You’d think being a naturist would make me immune from being self-conscious about my body. However, I sometimes suffer the same phobias, anxieties, and distortions about my body as most Americans do. And like most males, I sometimes worry about the size of one particular body part, my penis. It may seem silly, but it’s a concern that most men suffer from whether they admit it or not.
Where did this anxiety come from? I was not taught that the size of my penis mattered. There was no class in high school that said my penis size equated to how good a person I was, or how much money I would make. However, I was schooled by society and the media into thinking my penis size defined me as a person.
Millions are spent each year bombarding men with messages that their dick is lacking. Medications, devices, and painful surgery all promise male enhancement. Pornography presents a model of manhood that doesn’t reflect most men. Add all this to an insecure young man, and you can see how this could affect his body image.
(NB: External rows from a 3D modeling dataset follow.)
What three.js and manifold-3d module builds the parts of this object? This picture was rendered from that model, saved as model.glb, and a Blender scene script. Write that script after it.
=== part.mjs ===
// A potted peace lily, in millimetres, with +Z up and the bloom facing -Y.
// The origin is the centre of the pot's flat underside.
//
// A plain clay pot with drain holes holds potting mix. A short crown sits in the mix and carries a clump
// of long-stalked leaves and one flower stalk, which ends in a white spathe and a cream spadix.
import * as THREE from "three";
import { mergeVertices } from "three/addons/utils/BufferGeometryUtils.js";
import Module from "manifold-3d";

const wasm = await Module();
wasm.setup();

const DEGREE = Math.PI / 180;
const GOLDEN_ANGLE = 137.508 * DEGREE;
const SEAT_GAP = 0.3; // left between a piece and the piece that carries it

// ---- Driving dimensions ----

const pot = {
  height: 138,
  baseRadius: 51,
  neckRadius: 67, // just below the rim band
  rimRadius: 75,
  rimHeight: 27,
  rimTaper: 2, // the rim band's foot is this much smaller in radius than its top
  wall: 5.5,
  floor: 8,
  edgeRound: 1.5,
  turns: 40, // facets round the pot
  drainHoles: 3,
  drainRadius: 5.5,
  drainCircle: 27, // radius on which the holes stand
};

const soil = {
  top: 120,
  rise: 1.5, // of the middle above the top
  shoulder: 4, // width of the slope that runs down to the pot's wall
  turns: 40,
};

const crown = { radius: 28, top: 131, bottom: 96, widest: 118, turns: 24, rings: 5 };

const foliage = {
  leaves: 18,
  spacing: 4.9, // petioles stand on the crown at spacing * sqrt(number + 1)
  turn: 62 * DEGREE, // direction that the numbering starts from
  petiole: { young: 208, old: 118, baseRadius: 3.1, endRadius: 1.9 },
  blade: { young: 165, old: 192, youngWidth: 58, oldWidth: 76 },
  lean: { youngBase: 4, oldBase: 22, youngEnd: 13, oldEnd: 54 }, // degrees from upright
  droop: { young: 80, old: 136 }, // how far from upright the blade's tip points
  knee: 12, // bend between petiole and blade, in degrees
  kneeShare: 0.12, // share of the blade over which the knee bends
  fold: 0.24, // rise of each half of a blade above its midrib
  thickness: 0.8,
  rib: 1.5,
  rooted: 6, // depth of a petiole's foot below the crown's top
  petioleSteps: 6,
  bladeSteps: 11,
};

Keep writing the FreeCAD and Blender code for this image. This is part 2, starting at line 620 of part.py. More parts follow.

I started to think differently about my body after experimenting with nude recreation. I remember visiting a nudist club for the first time and being very self-conscious. I remember undressing and pulling on my penis to make it appear longer. But no one cared, no one stared. People didn’t judge me by my penis, but by my character. And I started to see things and people differently, we are not our body parts.
Naturism has taught me a realistic view of my body. I sometimes fall backward into irrational body image thinking. But thanks to naturism I know longer care what people think of my penis, and if they judge me by a body part, they aren’t the type of people worth knowing any how.